Exercise brief - Extract all data as written.

------ Stored data

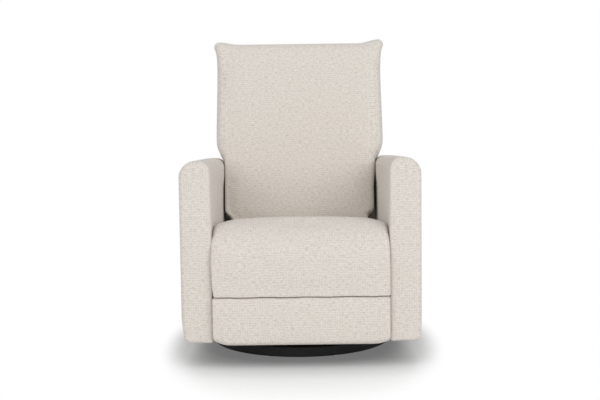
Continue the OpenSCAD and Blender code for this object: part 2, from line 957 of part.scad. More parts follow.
module footrest_arm_pins() {
  color(steel) both_sides() {
    for (p = [rear_joint, front_joint]) {
      rod(p, leg_pin_r, reach_in - 1.8, leg_out + washer_t);
      rod(p, leg_pin_r + 3, reach_in - 1.8, reach_in);
      rod(p, leg_pin_r + 3, reach_out, leg_in - run);
      rod(p, leg_pin_r + 3, leg_out + run, leg_out + washer_t);
    }
    rod(footrest_pivot, leg_pin_r, web_in - 2, reach_out + 1.8);
    rod(footrest_pivot, leg_pin_r + 3, web_in - 2, web_in - run);
    rod(footrest_pivot, leg_pin_r + 3, web_out + run, reach_in);
    rod(footrest_pivot, leg_pin_r + 3, reach_out, reach_out + 1.8);
  }
}

module footrest_bracket() {
  flange_w = 24;
  low = footrest_pivot[1] - 90;
  high = footrest_pivot[1] + 12;
  difference() {
    union() {
      translate([web_out - flange_w, footrest_rear, low]) cube([flange_w, footrest_flange_t, high - low]);
      layer(web_in, web_out)
        polygon([[footrest_rear, low], [footrest_rear, high], [footrest_pivot[0], high],
          [footrest_pivot[0] + 11, footrest_pivot[1]], [footrest_pivot[0], footrest_pivot[1] - 30]]);
    }
    rod(footrest_pivot, leg_pin_r + run, web_in - 1, web_out + 1);
    footrest_screw_holes();
  }
}

// Screw places on the right-hand bracket, with z pointing forwards
module footrest_screw_places() {
  for (z = footrest_screw_zs)
    translate([footrest_screw_x, footrest_rear, z]) rotate([90, 0, 0]) children();
}

module footrest_screw_holes() {
  footrest_screw_places() translate([0, 0, -20]) cylinder(h = 40, r = footrest_screw_r);
}

module footrest_brackets() {
  color(black) both_sides() footrest_bracket();
}

module footrest_board() {
  color(wood) difference() {
    translate([0, footrest_rear, 0]) along(-board_t, 0)
      square_between(board_low, board_high);
    both_sides() footrest_screw_holes();
  }
}

module footrest_pad() {
  edge = 16;
  color(cloth) difference() {
    across(2 * footrest_half)
      round_box([-seat_front, footrest_bottom], [footrest_rear, footrest_top], [edge, 4, 4, edge]);
    translate([0, footrest_rear, 0]) along(-board_t, 1)
      square_between(board_low, board_high);
  }
}

module footrest_screws() {
  grip = footrest_flange_t + board_t - 1;
  color(steel) both_sides() footrest_screw_places() translate([0, 0, -footrest_flange_t]) {
    cylinder(h = grip, r = footrest_screw_r);
    translate([0, 0, -footrest_screw_r]) cylinder(h = footrest_screw_r, r = 2 * footrest_screw_r);
  }
}

base_ring();
cross_bars();
floor_glides();
lower_race();
ring_screws();
race_screws();
ball_cage();
bearing_balls();
upper_race();
centre_bolt();
centre_washer();
centre_nut();
carriage_bars();
left() carriage_bracket();  // carriage_bracket_left
carriage_bracket();  // carriage_bracket_right
carriage_screws();
upper_glide_pins();
front_link_left();
front_link_right();
front_link_bushings();
rear_link_left();
rear_link_right();
rear_link_bushings();
side_plate_left();
side_plate_right();
lower_glide_pins();
front_cross_tube();
rear_cross_tube();
side_rail_left();
side_rail_right();
front_rail();
rear_rail();
deck_rail();
seat_springs();
spring_clips();
arm_frame_left();
arm_frame_right();
arm_left();
arm_right();
seat_cushion();
rear_panel();
frame_bolts();
recline_pins();
legrest_pins();
hinge_bracket_left();
hinge_bracket_right();
back_frame();
back_springs();
back_cushion();
back_cover();
bracket_screws();
legrest_rear_links();
torque_tube();
legrest_front_links();
footrest_arms();
footrest_arm_pins();
footrest_brackets();
footrest_board();
footrest_pad();
footrest_screws();
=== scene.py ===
"""Upholstered glider nursery chair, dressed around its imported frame. Metres, z up, front towards -Y."""
import json
import math

import bmesh
import bpy
import numpy as np
from mathutils import Matrix, Vector


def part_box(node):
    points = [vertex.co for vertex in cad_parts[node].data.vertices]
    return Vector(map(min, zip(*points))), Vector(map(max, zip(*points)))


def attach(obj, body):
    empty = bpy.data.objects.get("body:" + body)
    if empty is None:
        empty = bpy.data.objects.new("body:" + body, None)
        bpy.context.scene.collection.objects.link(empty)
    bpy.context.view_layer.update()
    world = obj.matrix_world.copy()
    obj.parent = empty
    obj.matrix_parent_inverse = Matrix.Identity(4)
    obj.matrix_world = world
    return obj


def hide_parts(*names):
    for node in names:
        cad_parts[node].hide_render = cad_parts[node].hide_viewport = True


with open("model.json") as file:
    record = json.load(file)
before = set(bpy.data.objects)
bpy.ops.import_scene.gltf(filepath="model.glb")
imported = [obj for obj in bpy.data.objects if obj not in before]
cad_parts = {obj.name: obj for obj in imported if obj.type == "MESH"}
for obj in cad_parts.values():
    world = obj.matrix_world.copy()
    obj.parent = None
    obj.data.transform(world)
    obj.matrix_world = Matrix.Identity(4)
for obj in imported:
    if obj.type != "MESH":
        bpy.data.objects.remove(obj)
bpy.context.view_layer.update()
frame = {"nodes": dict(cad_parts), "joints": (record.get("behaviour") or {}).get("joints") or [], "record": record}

# ---- Outlines ------------------------------------------------------------------------------------

ARC_STEP = math.radians(5)      # between the points of a round corner
TURN_WEIGHT = 0.03              # how much closer points lie where an outline turns


def rounded(corners, radii):
    """Outline through the corners, each rounded to its radius, as one point array for each corner."""
    corners = np.array(corners, float)
    parts = []
    for i, at in enumerate(corners):
        to_last = corners[i - 1] - at
        to_next = corners[(i + 1) % len(corners)] - at
        a = to_last / np.linalg.norm(to_last)
        b = to_next / np.linalg.norm(to_next)
        half = math.acos(np.clip(a @ b, -1, 1)) / 2
        if radii[i] <= 0 or math.pi / 2 - half < 0.01:
            parts.append(at[None])
            continue
        centre = at + (a + b) / np.linalg.norm(a + b) * radii[i] / math.sin(half)
        start = at + a * radii[i] / math.tan(half) - centre
        end = at + b * radii[i] / math.tan(half) - centre
        sweep = math.pi - 2 * half
        t = np.linspace(0, 1, 2 * max(2, round(sweep / ARC_STEP / 2)) + 1)[:, None]
        parts.append(centre + (start * np.sin((1 - t) * sweep) + end * np.sin(t * sweep)) / math.sin(sweep))
    return parts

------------

Output for this task -
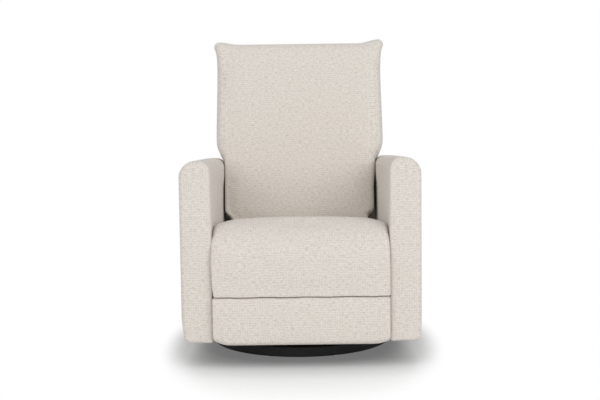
Continue the OpenSCAD and Blender code for this object: part 2, from line 957 of part.scad. More parts follow.
module footrest_arm_pins() {
  color(steel) both_sides() {
    for (p = [rear_joint, front_joint]) {
      rod(p, leg_pin_r, reach_in - 1.8, leg_out + washer_t);
      rod(p, leg_pin_r + 3, reach_in - 1.8, reach_in);
      rod(p, leg_pin_r + 3, reach_out, leg_in - run);
      rod(p, leg_pin_r + 3, leg_out + run, leg_out + washer_t);
    }
    rod(footrest_pivot, leg_pin_r, web_in - 2, reach_out + 1.8);
    rod(footrest_pivot, leg_pin_r + 3, web_in - 2, web_in - run);
    rod(footrest_pivot, leg_pin_r + 3, web_out + run, reach_in);
    rod(footrest_pivot, leg_pin_r + 3, reach_out, reach_out + 1.8);
  }
}

module footrest_bracket() {
  flange_w = 24;
  low = footrest_pivot[1] - 90;
  high = footrest_pivot[1] + 12;
  difference() {
    union() {
      translate([web_out - flange_w, footrest_rear, low]) cube([flange_w, footrest_flange_t, high - low]);
      layer(web_in, web_out)
        polygon([[footrest_rear, low], [footrest_rear, high], [footrest_pivot[0], high],
          [footrest_pivot[0] + 11, footrest_pivot[1]], [footrest_pivot[0], footrest_pivot[1] - 30]]);
    }
    rod(footrest_pivot, leg_pin_r + run, web_in - 1, web_out + 1);
    footrest_screw_holes();
  }
}

// Screw places on the right-hand bracket, with z pointing forwards
module footrest_screw_places() {
  for (z = footrest_screw_zs)
    translate([footrest_screw_x, footrest_rear, z]) rotate([90, 0, 0]) children();
}

module footrest_screw_holes() {
  footrest_screw_places() translate([0, 0, -20]) cylinder(h = 40, r = footrest_screw_r);
}

module footrest_brackets() {
  color(black) both_sides() footrest_bracket();
}

module footrest_board() {
  color(wood) difference() {
    translate([0, footrest_rear, 0]) along(-board_t, 0)
      square_between(board_low, board_high);
    both_sides() footrest_screw_holes();
  }
}

module footrest_pad() {
  edge = 16;
  color(cloth) difference() {
    across(2 * footrest_half)
      round_box([-seat_front, footrest_bottom], [footrest_rear, footrest_top], [edge, 4, 4, edge]);
    translate([0, footrest_rear, 0]) along(-board_t, 1)
      square_between(board_low, board_high);
  }
}

module footrest_screws() {
  grip = footrest_flange_t + board_t - 1;
  color(steel) both_sides() footrest_screw_places() translate([0, 0, -footrest_flange_t]) {
    cylinder(h = grip, r = footrest_screw_r);
    translate([0, 0, -footrest_screw_r]) cylinder(h = footrest_screw_r, r = 2 * footrest_screw_r);
  }
}

base_ring();
cross_bars();
floor_glides();
lower_race();
ring_screws();
race_screws();
ball_cage();
bearing_balls();
upper_race();
centre_bolt();
centre_washer();
centre_nut();
carriage_bars();
left() carriage_bracket();  // carriage_bracket_left
carriage_bracket();  // carriage_bracket_right
carriage_screws();
upper_glide_pins();
front_link_left();
front_link_right();
front_link_bushings();
rear_link_left();
rear_link_right();
rear_link_bushings();
side_plate_left();
side_plate_right();
lower_glide_pins();
front_cross_tube();
rear_cross_tube();
side_rail_left();
side_rail_right();
front_rail();
rear_rail();
deck_rail();
seat_springs();
spring_clips();
arm_frame_left();
arm_frame_right();
arm_left();
arm_right();
seat_cushion();
rear_panel();
frame_bolts();
recline_pins();
legrest_pins();
hinge_bracket_left();
hinge_bracket_right();
back_frame();
back_springs();
back_cushion();
back_cover();
bracket_screws();
legrest_rear_links();
torque_tube();
legrest_front_links();
footrest_arms();
footrest_arm_pins();
footrest_brackets();
footrest_board();
footrest_pad();
footrest_screws();
=== scene.py ===
"""Upholstered glider nursery chair, dressed around its imported frame. Metres, z up, front towards -Y."""
import json
import math

import bmesh
import bpy
import numpy as np
from mathutils import Matrix, Vector


def part_box(node):
    points = [vertex.co for vertex in cad_parts[node].data.vertices]
    return Vector(map(min, zip(*points))), Vector(map(max, zip(*points)))


def attach(obj, body):
    empty = bpy.data.objects.get("body:" + body)
    if empty is None:
        empty = bpy.data.objects.new("body:" + body, None)
        bpy.context.scene.collection.objects.link(empty)
    bpy.context.view_layer.update()
    world = obj.matrix_world.copy()
    obj.parent = empty
    obj.matrix_parent_inverse = Matrix.Identity(4)
    obj.matrix_world = world
    return obj


def hide_parts(*names):
    for node in names:
        cad_parts[node].hide_render = cad_parts[node].hide_viewport = True


with open("model.json") as file:
    record = json.load(file)
before = set(bpy.data.objects)
bpy.ops.import_scene.gltf(filepath="model.glb")
imported = [obj for obj in bpy.data.objects if obj not in before]
cad_parts = {obj.name: obj for obj in imported if obj.type == "MESH"}
for obj in cad_parts.values():
    world = obj.matrix_world.copy()
    obj.parent = None
    obj.data.transform(world)
    obj.matrix_world = Matrix.Identity(4)
for obj in imported:
    if obj.type != "MESH":
        bpy.data.objects.remove(obj)
bpy.context.view_layer.update()
frame = {"nodes": dict(cad_parts), "joints": (record.get("behaviour") or {}).get("joints") or [], "record": record}

# ---- Outlines ------------------------------------------------------------------------------------

ARC_STEP = math.radians(5)      # between the points of a round corner
TURN_WEIGHT = 0.03              # how much closer points lie where an outline turns


def rounded(corners, radii):
    """Outline through the corners, each rounded to its radius, as one point array for each corner."""
    corners = np.array(corners, float)
    parts = []
    for i, at in enumerate(corners):
        to_last = corners[i - 1] - at
        to_next = corners[(i + 1) % len(corners)] - at
        a = to_last / np.linalg.norm(to_last)
        b = to_next / np.linalg.norm(to_next)
        half = math.acos(np.clip(a @ b, -1, 1)) / 2
        if radii[i] <= 0 or math.pi / 2 - half < 0.01:
            parts.append(at[None])
            continue
        centre = at + (a + b) / np.linalg.norm(a + b) * radii[i] / math.sin(half)
        start = at + a * radii[i] / math.tan(half) - centre
        end = at + b * radii[i] / math.tan(half) - centre
        sweep = math.pi - 2 * half
        t = np.linspace(0, 1, 2 * max(2, round(sweep / ARC_STEP / 2)) + 1)[:, None]
        parts.append(centre + (start * np.sin((1 - t) * sweep) + end * np.sin(t * sweep)) / math.sin(sweep))
    return parts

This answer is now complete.